▶ **PROBLEM DESCRIPTION**
List, from the lines below, each one with "rigid" in it.

***** ITEMS

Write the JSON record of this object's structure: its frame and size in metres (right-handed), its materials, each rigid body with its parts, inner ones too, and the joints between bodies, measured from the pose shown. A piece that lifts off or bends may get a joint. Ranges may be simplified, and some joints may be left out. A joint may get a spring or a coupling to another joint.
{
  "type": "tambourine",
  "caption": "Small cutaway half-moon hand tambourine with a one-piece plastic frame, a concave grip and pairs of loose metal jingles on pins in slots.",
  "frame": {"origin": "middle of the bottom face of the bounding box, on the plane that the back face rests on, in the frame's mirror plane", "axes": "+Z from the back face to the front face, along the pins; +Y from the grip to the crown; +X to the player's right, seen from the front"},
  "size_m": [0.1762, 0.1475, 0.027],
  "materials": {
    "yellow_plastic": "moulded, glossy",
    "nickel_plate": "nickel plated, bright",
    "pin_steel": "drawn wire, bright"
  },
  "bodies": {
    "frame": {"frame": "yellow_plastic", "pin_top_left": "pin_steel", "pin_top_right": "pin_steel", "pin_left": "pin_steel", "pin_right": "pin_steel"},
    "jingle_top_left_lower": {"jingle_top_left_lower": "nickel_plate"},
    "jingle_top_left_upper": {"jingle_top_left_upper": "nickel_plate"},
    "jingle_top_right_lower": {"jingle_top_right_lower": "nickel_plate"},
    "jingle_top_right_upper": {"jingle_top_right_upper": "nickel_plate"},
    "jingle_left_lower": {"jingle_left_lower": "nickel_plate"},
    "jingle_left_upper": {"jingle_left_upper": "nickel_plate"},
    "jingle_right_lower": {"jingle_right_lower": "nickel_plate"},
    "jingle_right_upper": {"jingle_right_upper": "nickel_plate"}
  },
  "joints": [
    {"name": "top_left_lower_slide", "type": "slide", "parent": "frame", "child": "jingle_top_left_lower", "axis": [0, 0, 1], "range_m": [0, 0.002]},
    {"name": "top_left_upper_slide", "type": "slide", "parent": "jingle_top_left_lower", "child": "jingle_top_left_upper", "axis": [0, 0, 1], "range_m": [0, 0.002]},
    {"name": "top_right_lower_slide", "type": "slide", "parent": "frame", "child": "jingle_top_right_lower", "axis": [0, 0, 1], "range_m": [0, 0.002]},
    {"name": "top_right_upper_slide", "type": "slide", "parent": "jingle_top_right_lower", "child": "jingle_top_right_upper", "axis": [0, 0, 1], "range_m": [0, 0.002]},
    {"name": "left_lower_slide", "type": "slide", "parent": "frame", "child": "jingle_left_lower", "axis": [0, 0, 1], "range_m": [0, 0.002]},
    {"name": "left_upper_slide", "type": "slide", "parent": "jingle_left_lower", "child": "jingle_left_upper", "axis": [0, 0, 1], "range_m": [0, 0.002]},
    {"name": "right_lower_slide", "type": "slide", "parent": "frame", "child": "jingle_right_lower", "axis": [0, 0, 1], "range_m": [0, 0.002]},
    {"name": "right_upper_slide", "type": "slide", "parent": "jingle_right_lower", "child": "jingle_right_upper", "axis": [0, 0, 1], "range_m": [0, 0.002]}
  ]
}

**********
***** ITEMS

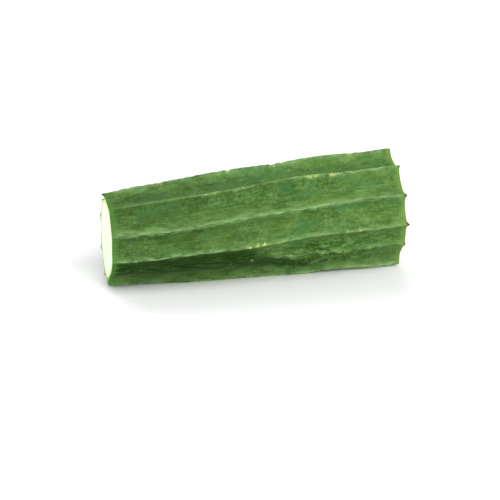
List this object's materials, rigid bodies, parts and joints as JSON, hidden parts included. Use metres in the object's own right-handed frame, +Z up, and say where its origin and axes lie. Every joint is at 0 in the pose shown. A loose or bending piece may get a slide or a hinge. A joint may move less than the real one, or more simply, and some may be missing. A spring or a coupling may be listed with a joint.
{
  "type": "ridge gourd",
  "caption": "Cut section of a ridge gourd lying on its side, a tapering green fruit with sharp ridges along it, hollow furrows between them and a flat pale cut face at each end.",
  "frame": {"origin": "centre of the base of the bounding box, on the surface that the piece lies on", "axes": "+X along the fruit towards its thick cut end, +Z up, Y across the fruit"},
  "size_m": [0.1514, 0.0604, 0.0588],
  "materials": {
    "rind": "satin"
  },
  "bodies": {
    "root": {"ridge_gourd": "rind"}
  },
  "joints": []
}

**********

▶ **RESPONSE**
Write the JSON record of this object's structure: its frame and size in metres (right-handed), its materials, each rigid body with its parts, inner ones too, and the joints between bodies, measured from the pose shown. A piece that lifts off or bends may get a joint. Ranges may be simplified, and some joints may be left out. A joint may get a spring or a coupling to another joint.
List this object's materials, rigid bodies, parts and joints as JSON, hidden parts included. Use metres in the object's own right-handed frame, +Z up, and say where its origin and axes lie. Every joint is at 0 in the pose shown. A loose or bending piece may get a slide or a hinge. A joint may move less than the real one, or more simply, and some may be missing. A spring or a coupling may be listed with a joint.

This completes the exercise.